Neak Poan is an elegant monument in Siem Reap that is famous for its miraculous healing properties. Its modest setup of five ponds with a tower in the middle may seem like a simple park attraction to outsiders but this ancient sanctuary is an oasis that is continually visited by Cambodians with a hope of relieving their pain and illness.
The majestic Angkorian architecture is wonderfully displayed through the sanctuary tower that sits on top of a circular island in the middle of the pond. Surrounded by lush green trees in the middle of the forest, it’s a great place to enjoy tranquility and soulful meditation. Its pleasant view, fresh air and cool surrounding will make you feel relaxed and clear your mind.
History of Neak Poan
Neak Poan was constructed in the late 12th century during the rulership of King Jayavarman VII. Other translations spell this as Neak Pean but it’s pronounced as “Neak Poan.” This site was originally a Hindu sanctuary before it was converted under Buddhism. In a stele at Preah Khan, it was given the name Rajyasri – the Fortune of the Kingdom.
The setup of the sanctuary with four small ponds and one at the center was based on the Hindu belief of balance. The four small ponds represent Earth, Wind, Water and Fire. After the site was converted to a Buddhist sanctuary, it became known to be a source for great rivers that are coming from the mouth of a horse, an ox, a lion and an elephant.
Exploring Neak Poan
We went to this site after our exploration at Preah Khan. I like how its wooden pathway is surrounded by a dense forest because it gives you that adventurous atmosphere. The fact that there was no one else when we went there made our trip more thrilling. This will make you notice how reddish Siem Reap’s soil is.
We were pleased to finally see Neak Poan after our fairly long walk. It literally looks like an oasis as it sits in the middle of the nowhere. This reminded me of our visit to the bigger Srah Srang reservoir. But this is clearly a much smaller version but with the different setup and purpose.
The large blocks that form the boundaries of the ponds look similar to medieval walls and its opening at the center is like an entry point of a medieval dungeon. The tower in the middle of the pond clearly reflects the towers of Angkor Wat. I find it impressive that the entire place is clean and well maintained.

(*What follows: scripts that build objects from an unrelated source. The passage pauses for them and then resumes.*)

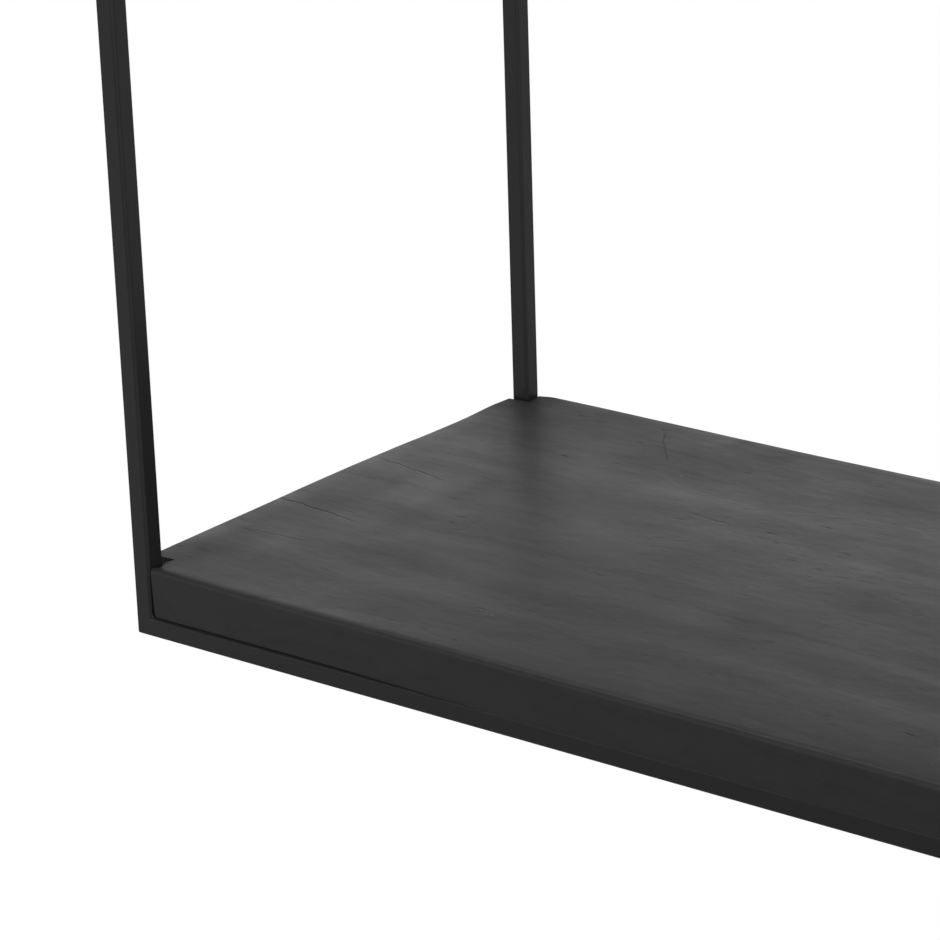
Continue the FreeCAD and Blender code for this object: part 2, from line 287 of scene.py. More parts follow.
@dataclass(frozen=True)
class PaintedSteel:
    """Black powder coat on steel: fine orange peel, soft clouds and faint rub marks."""

    run: Run
    edge: Vector
    board_top: float
    paint: Colour = grey(0.0126, 0.01)
    rubbed: Colour = grey(0.021, -0.01)
    painted_shade: Colour = grey(0.004)
    roughness: float = 0.40
    peel_depth: float = 0.012 * MM
    peel: Cloud = Cloud(0.9 * MM, 0.9 * MM, 1.0)
    grain: Cloud = Cloud(0.35 * MM, 0.35 * MM, 1.0, shift=3.0)
    cloud: Cloud = Cloud(55 * MM, 55 * MM, 3.0, shift=7.0)
    rub: Cloud = Cloud(60 * MM, 1.4 * MM, 3.0, 0.6, 11.0)
    line_edge: Cloud = Cloud(9 * MM, 9 * MM, 3.0, 0.6, 17.0)
    foot_edge: Cloud = Cloud(4 * MM, 4 * MM, 2.0, 0.6, 19.0)
    line_fade: Span = (-0.12, -0.27)
    wall_side: Span = (0.12, 0.13)

    def shade(self, nodes: Nodes) -> bpy.types.Node:
        """Adds the paint's nodes."""
        place = nodes.place()
        peel, grain, cloud = (nodes.noise(place, layer) for layer in (self.peel, self.grain, self.cloud))
        marks = nodes.noise(place, replace(self.rub, run=self.run)).rise(0.56, 0.74) * cloud.rise(0.42, 0.62)
        dust, chance = nodes.cells(place, (14 * MM,) * 3)
        specks = dust.rise(0.045, 0.02) * chance.rise(0.55, 0.6)
        colour = nodes.blend(marks * 0.55 + specks * 0.8, self.paint, self.rubbed)
        # Painted shade: the colour is darkened, and the roughness raised, in the groove above the front rail and
        # on the wall-side posts' feet just above the board.
        stain = self.groove_shade(nodes, place) + self.post_foot_shade(nodes, place)
        colour = nodes.blend(stain, colour, self.painted_shade)
        roughness = self.roughness + (cloud - 0.5) * 0.16 - marks * 0.08 + (grain - 0.5) * 0.08 + stain * 0.4
        height = peel * 0.7 + grain * 0.3
        return nodes.add(
            "ShaderNodeBsdfPrincipled",
            sockets={
                "Base Color": colour,
                "Roughness": roughness,
                "IOR": 1.5,
                "Normal": nodes.bump(height, self.peel_depth),
            },
        )

    def groove_shade(self, nodes: Nodes, place: Socket) -> Signal:
        """Marks painted shade in the groove above the front rail, most under the board's left part."""
        x, y, z = nodes.axes(place)
        start, front, top = self.edge
        uneven = (nodes.noise(place, self.line_edge) - 0.5) * (1.2 * MM)
        line = (z + uneven).rise(top - 1.35 * MM, top - 0.85 * MM) * y.rise(front + 3 * MM, front + 2 * MM)
        line = line * z.rise(top + 0.3 * MM, top + 0.1 * MM) * x.size().rise(-start, -start - 1 * MM)
        return line * (0.45 + 0.55 * x.rise(*self.line_fade))

    def post_foot_shade(self, nodes: Nodes, place: Socket) -> Signal:
        """Marks painted shade on the wall-side posts' feet, in a thin band just above the board's top."""
        _, y, z = nodes.axes(place)
        uneven = (nodes.noise(place, self.foot_edge) - 0.5) * (3 * MM)
        low = (z + uneven).rise(self.board_top + 2.2 * MM, self.board_top + 1.2 * MM)
        return low * z.rise(self.board_top - 3 * MM, self.board_top) * y.rise(*self.wall_side)

    def material(self) -> bpy.types.Material:
        """Makes the material."""
        return finished(f"powder_coat_{self.run.name.lower()}", self.shade)


@dataclass(frozen=True)
class Mark:
    """A long mark on the board's top, as a line that wanders between two places."""

    start: Span
    end: Span
    width: float
    strength: float

    def mask(self, x: Signal, y: Signal, wander: Number) -> Signal:
        """Marks the line, softly towards its sides and ends.

        Args:
            x: The place along the board.
            y: The place across it.
            wander: How far the line is off its straight way, in metres.

        Returns:
            The mark's strength in its middle, and 0 off it.
        """
        way = Vector(self.end) - Vector(self.start)
        length = way.length
        way.normalize()
        east = x - self.start[0]
        north = y - self.start[1]
        along = (east * way.x + north * way.y) / length
        across = (north * way.x - east * way.y + wander).size()
        ends = along.rise(-0.04, 0.14) * along.rise(1.04, 0.86)
        return across.rise(self.width, self.width * 0.25) * ends * self.strength


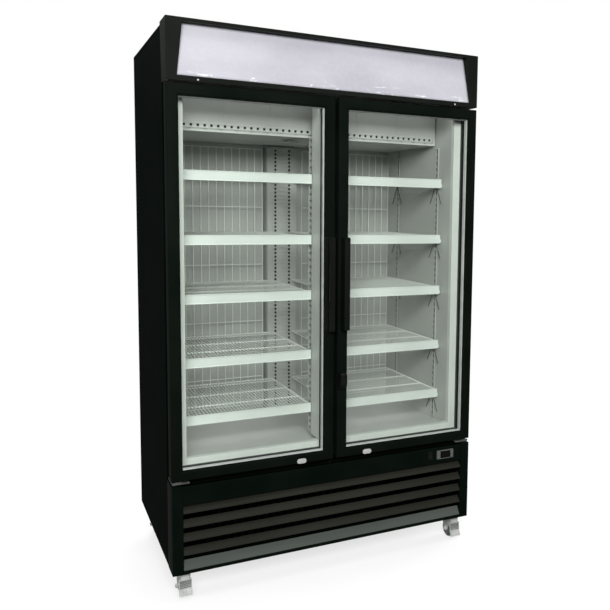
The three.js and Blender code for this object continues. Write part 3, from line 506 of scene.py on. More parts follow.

A statue of what seems to be a hairless horse can be found close to the sanctuary. Wonderfully sculpted bas-reliefs can be seen on the tower itself. They may appear to be decorations for some visitors but each one of them has religious symbolism for the adherents. Our short visit to this ancient site has been a rich cultural learning for us. Despite its simplicity and modest size, this beautiful sight is looked up as a “Fortune of the Kingdom.”